Two days back was certainly a day that won’t go down in history, in the true sense of the phrase. But that day represents a tale I can still tell some day. It was the day, that a wall of 86,000 people formed an impregnable wall to keep me from watching the Los Merengues take on surprise package Real Betis.
As I got out from the metro at the Bernabeu, the kick off was barely minutes away. I looked for someone trying to push some tickets, but to no luck. The ones I found were too expensive for my meagre income. So I loitered around, as the clean up team started their works, blowing into a pile the program notes and rubbish, picking up cups left with a few sips of beer.
And it got me thinking. Why does watching a live game have this buzz. Why would people pay 5-10% of their monthly income (that’s what translated to me for the VIP seats that were available, I don’t make much do I?) into a game of football when they can sit on their armchair or slip into a bar?
Because watching it live in a stadium is a collective involvement. The heaving of thousands of souls, in ecstasy, and in despair, in support and in complaints is a sort of invisible connection between patrons that sit on those seats.

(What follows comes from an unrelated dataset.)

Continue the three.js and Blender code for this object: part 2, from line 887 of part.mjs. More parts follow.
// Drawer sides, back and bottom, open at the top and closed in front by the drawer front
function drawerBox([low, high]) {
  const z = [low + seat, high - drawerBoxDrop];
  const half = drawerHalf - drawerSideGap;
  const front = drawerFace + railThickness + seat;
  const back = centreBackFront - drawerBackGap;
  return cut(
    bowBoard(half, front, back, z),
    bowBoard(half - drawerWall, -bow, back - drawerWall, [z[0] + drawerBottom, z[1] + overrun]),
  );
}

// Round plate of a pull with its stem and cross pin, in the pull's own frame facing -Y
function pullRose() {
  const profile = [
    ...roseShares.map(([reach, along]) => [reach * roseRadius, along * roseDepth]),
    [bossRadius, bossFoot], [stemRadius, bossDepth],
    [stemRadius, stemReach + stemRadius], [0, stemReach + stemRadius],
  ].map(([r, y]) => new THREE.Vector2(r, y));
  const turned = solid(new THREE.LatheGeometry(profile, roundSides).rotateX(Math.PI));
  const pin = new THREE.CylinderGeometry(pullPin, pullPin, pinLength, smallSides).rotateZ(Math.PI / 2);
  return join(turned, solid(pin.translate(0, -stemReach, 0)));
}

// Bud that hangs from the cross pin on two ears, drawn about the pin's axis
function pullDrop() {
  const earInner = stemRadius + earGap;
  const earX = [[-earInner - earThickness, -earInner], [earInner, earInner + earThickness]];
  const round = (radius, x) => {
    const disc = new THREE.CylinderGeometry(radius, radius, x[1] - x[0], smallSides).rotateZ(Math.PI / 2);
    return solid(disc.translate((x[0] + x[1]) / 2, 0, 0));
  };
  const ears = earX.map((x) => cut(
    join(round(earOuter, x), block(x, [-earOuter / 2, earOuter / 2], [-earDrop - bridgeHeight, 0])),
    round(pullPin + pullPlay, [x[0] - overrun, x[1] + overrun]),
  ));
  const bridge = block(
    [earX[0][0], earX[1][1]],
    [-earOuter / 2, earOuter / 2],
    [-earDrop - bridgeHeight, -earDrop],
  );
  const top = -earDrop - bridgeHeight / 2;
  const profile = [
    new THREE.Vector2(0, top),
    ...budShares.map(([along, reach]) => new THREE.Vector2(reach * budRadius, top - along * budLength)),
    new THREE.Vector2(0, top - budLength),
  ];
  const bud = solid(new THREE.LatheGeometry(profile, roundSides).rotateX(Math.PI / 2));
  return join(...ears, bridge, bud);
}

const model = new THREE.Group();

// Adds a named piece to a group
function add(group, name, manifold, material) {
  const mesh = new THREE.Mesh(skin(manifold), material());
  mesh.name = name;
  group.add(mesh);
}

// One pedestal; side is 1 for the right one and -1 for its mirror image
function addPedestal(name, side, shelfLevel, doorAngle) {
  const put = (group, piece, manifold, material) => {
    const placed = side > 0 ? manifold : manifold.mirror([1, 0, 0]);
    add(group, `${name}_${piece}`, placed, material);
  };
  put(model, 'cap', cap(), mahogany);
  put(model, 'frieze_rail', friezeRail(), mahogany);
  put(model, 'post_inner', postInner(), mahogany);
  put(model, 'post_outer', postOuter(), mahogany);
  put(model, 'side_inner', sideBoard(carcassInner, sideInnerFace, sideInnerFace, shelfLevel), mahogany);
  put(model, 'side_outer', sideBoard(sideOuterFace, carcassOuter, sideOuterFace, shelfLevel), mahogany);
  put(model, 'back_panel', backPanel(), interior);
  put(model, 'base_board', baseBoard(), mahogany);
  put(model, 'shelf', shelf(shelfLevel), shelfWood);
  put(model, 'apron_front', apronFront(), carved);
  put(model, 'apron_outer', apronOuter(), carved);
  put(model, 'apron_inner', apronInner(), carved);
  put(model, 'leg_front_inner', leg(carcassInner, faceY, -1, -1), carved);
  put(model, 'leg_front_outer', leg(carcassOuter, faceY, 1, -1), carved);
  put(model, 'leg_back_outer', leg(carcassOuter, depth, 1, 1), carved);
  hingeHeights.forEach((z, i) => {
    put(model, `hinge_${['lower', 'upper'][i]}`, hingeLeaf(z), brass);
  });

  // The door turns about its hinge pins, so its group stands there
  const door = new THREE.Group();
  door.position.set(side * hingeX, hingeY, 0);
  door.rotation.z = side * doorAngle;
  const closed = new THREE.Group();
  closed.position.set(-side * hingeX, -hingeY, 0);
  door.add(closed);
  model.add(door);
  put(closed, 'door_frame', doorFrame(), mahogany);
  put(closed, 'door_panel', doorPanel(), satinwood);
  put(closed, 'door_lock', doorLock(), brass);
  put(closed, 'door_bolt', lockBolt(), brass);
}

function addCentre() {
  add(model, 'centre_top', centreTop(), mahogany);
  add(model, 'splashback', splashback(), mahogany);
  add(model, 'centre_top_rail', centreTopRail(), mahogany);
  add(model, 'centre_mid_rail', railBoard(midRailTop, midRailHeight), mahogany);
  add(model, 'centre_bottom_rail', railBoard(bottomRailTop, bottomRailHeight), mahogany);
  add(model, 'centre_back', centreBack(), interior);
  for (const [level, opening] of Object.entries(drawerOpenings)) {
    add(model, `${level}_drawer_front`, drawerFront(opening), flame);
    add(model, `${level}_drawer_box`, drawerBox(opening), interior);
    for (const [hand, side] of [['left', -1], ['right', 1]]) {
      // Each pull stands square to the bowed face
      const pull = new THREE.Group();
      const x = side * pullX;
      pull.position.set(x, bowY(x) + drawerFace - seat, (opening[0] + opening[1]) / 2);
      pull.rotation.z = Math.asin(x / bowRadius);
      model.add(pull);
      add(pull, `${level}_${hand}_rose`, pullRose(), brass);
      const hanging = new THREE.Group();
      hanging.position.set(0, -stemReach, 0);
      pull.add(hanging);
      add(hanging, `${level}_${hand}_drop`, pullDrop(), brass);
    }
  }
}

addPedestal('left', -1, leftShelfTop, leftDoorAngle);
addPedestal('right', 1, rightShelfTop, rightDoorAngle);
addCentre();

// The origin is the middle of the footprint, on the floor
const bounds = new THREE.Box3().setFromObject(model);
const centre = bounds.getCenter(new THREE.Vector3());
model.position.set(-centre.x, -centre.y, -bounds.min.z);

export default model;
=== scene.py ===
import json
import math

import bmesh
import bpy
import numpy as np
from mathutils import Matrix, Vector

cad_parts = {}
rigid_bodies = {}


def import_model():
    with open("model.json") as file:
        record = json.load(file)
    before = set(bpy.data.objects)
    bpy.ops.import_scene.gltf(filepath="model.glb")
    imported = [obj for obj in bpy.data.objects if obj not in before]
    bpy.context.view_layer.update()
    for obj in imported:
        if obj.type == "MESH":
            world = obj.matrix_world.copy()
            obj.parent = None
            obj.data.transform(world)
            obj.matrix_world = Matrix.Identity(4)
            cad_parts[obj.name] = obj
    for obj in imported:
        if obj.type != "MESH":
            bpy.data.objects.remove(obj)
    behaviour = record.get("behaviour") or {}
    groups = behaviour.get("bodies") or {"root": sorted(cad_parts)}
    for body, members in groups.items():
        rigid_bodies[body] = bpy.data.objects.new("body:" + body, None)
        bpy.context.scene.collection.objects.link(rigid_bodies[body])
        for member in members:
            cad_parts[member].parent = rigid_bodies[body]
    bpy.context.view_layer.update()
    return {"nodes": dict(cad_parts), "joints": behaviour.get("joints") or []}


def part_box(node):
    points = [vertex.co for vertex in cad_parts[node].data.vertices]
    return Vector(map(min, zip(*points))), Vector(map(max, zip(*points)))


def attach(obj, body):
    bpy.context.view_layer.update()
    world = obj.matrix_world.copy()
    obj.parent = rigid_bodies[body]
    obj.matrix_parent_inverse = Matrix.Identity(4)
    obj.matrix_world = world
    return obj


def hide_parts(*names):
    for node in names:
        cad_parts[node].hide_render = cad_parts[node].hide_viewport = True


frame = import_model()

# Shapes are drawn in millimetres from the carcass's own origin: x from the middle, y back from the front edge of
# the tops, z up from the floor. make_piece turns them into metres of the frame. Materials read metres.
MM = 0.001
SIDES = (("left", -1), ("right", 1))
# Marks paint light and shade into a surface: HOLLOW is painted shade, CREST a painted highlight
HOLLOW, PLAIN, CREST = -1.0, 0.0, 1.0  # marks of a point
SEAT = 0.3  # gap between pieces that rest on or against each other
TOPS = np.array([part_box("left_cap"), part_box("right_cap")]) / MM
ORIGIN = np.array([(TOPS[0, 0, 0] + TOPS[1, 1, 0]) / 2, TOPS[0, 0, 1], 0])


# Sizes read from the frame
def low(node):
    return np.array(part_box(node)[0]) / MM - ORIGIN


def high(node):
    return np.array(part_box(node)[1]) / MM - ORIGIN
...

The discussions, the feeling of belonging to something, the hopes that are carried along to the pitchside is more real, more deep, because one feels they are somehow directly connected to the outcome. The clubs fates.

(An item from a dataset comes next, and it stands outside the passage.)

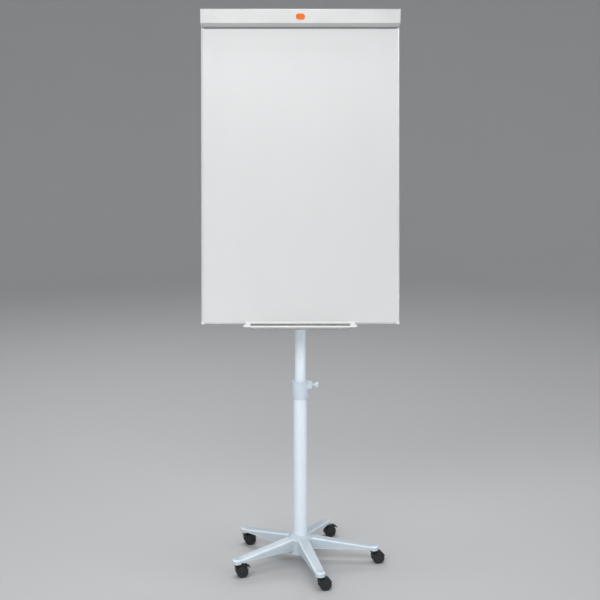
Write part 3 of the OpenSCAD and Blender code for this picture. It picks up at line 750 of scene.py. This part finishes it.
def wheel(n, side):
    """A turned wheel: rounded tread, raised rim, dished face and a shallow hub cap."""
    node = "caster_%d_wheel_%s" % (n, side)
    joint = JOINTS["caster_%d_roll_%s" % (n, side)]
    pos, axis = Vector(joint["pos_m"]), Vector(joint["axis"]).normalized()
    outward = -axis if side == "near" else axis
    along = [(v.co - pos).dot(outward) for v in frame["nodes"][node].data.vertices]
    inner, outer = min(along), max(along)
    radius = pos.z
    edge, bore = 2 * MM, 2.56 * MM
    profile = [(bore, inner), (radius - edge - MM, inner)]
    profile += arc((radius - edge, inner + edge), edge, -90, 0, 5)
    profile += arc((radius - edge, outer - edge), edge, 0, 80, 5)
    dish, blind = outer - 1.1 * MM, outer - 2.6 * MM
    # The rim's bead and the step down to the dish, the shallow hub cap, and the end of the blind bore
    profile += [(radius - 3.2 * MM, outer), (radius - 3.6 * MM, outer - 0.15 * MM),
                (radius - 3.9 * MM, outer - 0.9 * MM), (radius - 4.4 * MM, dish)]
    profile += [(8.2 * MM, dish), (7.6 * MM, outer - 1.0 * MM), (7.2 * MM, outer - 0.45 * MM),
                (6.6 * MM, outer - 0.2 * MM), (3 * MM, outer - 0.02 * MM), (0, outer)]
    profile += [(0, blind), (bore, blind)]
    turn = outward.to_track_quat("Z", "Y").to_matrix().to_4x4()
    mesh = lathe(node + "_turned", profile, Matrix.Translation(pos) @ turn, 80)
    flat_faces(piece(node + "_turned", mesh, NODE_BODY[node], "wheel_plastic", node))


# ---------------------------------------------------------------- springs

def springs():
    """Round-wire springs coiled round the clamp's two pins."""
    wire_r, coil_r, pitch = 0.5 * MM, 3.6 * MM, 1.15 * MM
    turns, steps, sides = 5, 28, 10
    pivot = BOARD_INVERSE @ Vector(JOINTS["clamp_open"]["pos_m"])
    start = board_box("clamp_springs")[1].x - 0.6 * MM
    path = []
    for i in range(turns * steps + 1):
        a = 2 * math.pi * i / steps
        path.append(Vector((start - pitch * i / steps, pivot.y + coil_r * math.cos(a),
                            pivot.z + coil_r * math.sin(a))))
    loops = []
    for i, here in enumerate(path):
        ahead = (path[min(i + 1, len(path) - 1)] - path[max(i - 1, 0)]).normalized()
        out = (here - Vector((here.x, pivot.y, pivot.z))).normalized()
        third = ahead.cross(out)
        loops.append([here + (out * math.cos(t) + third * math.sin(t)) * wire_r
                      for t in [2 * math.pi * k / sides for k in range(sides)]])
    parts = [loft("coil", loops, BOARD @ Matrix.Diagonal((side, 1, 1, 1))) for side in (-1, 1)]
    piece("clamp_spring_wire", joined("clamp_spring_wire", parts), "board", "zinc_steel", "clamp_springs")


# ---------------------------------------------------------------- CAD nodes carried over or refined

# Nodes whose own CAD mesh stays: flat sheets, and pieces inside others
KEPT = ("writing_surface", "panel_core", "back_sheet", "guide_bush", "tube_foot")
# Extrusions that run along X; they get a darker copy of the anodised aluminium, as painted shade
ACROSS = ("top_rail", "bottom_rail", "hook_rail")
# Width of a node's rounded edges in millimetres, where it isn't 0.3
EDGES = {"mast_ring": 0.5, "head_bracket": 1.0, "stay_bracket": 1.0,
         "spine_channel": 0.6, "corner_caps": 1.0, "badge": 0.45, "pad_hook_left": 0.7,
         "pad_hook_right": 0.7, "caster_2_brake": 0.7, "caster_4_brake": 0.7, "tube_cap": 0.8,
         "lower_tube": 0.6, "upper_tube": 0.4, "tube_bolts": 0.5, "bracket_bolts": 0.5,
         "base_bolt": 0.6, "hinge_brackets": 0.4}
EDGES.update({"caster_%d_housing" % n: 0.6 for n in range(1, 6)})


def carry_over(done):
    """Every CAD node that no piece stands for gets its material, and rounded edges if it shows."""
    for node, made in frame["nodes"].items():
        if node in done:
            continue
        if node in KEPT:
            made.data.materials.clear()
            made.data.materials.append(MATERIALS[SLOTS[node]])
            continue
        material = "anodised_across_painted_shade" if node in ACROSS else SLOTS[node]
        refined(node, EDGES.get(node, 0.3) * MM, material)


star()
collar()
knob()
clamp_bar()
end_caps()
pen_tray()
springs()
DONE = {"star_base", "collar", "clamp_knob", "clamp_bar", "clamp_end_caps", "pen_tray", "clamp_springs"}
for number in range(1, 6):
    for place in ("near", "far"):
        wheel(number, place)
        DONE.add("caster_%d_wheel_%s" % (number, place))
carry_over(DONE)


# ---------------------------------------------------------------- stage, light and camera

def studio_floor():
    """A pale round cove: a flat floor that sweeps up into a low wall on every side."""
    radius, sweep, wall = 5.6, 3.4, 6.5
    profile = [(0, 0), (radius * 0.5, 0), (radius, 0)]
    profile += arc((radius, sweep), sweep, -90, 0, 16)[1:] + [(radius + sweep, wall)]
    faces = []
    segments, count = 96, len(profile)
    for i in range(segments):
        j = (i + 1) % segments
        faces += [(i * count + k, j * count + k, j * count + k + 1, i * count + k + 1)
                  for k in range(count - 1)]
    mesh = mesh_from("studio_floor", turned(profile, segments), faces)
    mesh.flip_normals()
    made = bpy.data.objects.new("studio_floor", mesh)
    bpy.context.scene.collection.objects.link(made)
    for polygon in mesh.polygons:
        polygon.use_smooth = True
    tone = (0.5, 0.504, 0.508)
    m = Nodes("pale_floor", tone, 0.7)
    m.colour(m.blend(m.ramp(m.noise(1.2, 4.0), 0.3, 0.7), tone, shade(tone, 0.985)))
    mesh.materials.append(m.material)


def area_light(name, place, target, size, power, spread=180):
    """A rectangular lamp, unseen by the camera, that shines from a place at a target."""
    data = bpy.data.lights.new(name, "AREA")
    data.shape = "RECTANGLE"
    data.size, data.size_y = size
    data.energy = power
    data.spread = math.radians(spread)
    lamp = bpy.data.objects.new(name, data)
    bpy.context.scene.collection.objects.link(lamp)
    lamp.location = place
    lamp.visible_camera = False
    lamp.rotation_euler = (Vector(target) - Vector(place)).to_track_quat("-Z", "Y").to_euler()


def lights():
    """A broad soft key above and in front, weak fills low down, a top and a back lamp, pale sky light."""
    world = bpy.data.worlds.new("studio")
    bpy.context.scene.world = world
    world.use_nodes = True
    background = world.node_tree.nodes["Background"]
    background.inputs["Color"].default_value = (0.96, 0.98, 1.0, 1.0)
    background.inputs["Strength"].default_value = 0.52
    area_light("key", (-0.8, -3.5, 3.4), (0, 0, 1.5), (4.2, 1.2), 102)
    area_light("fill_left", (-1.4, -3.2, 0.95), (0, 0, 0.85), (0.8, 0.9), 2.9, 60)
    area_light("fill_right", (2.4, -2.2, 0.8), (0, 0, 0.6), (0.8, 0.8), 2.2, 60)
    area_light("rim_right", (2.5, 1.5, 0.8), (0, 0, 0.35), (0.8, 0.8), 0.9, 60)
    area_light("top", (0, 0.3, 4.6), (0, 0, 0.8), (2.0, 1.5), 60)
    area_light("back", (-1.0, 3.4, 3.2), (0, 0, 1.0), (2.4, 1.6), 30)


def camera():
    """The camera stands in front of the easel, a little above eye level, and looks slightly down."""
    distance, height, aside = 4.772, 1.9475, -0.0013
    pitch = math.radians(11.39)
    data = bpy.data.cameras.new("camera")
    data.sensor_width = 36.0
    data.lens = 82.0
    made = bpy.data.objects.new("camera", data)
    bpy.context.scene.collection.objects.link(made)
    made.location = (aside, -distance, height)
    made.rotation_euler = (math.pi / 2 - pitch, 0, 0)
    bpy.context.scene.camera = made


studio_floor()
lights()
camera()
bpy.context.scene.view_settings.view_transform = "Standard"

Like every single human being can testify, the sensory experience, when the action is bare to your naked eye, and the sound of the ball being kicked around bangs on your eardrums without any modulation and demodulation, when the sight of Kaka curling it around the goalkeeper from a few metres away that touches you in a way an invisible soul does, is simply unmatchable by any technology, because although the world can be represented in bits, is not made up of it.
I can tell you this though, even from the outside, I felt part of something big.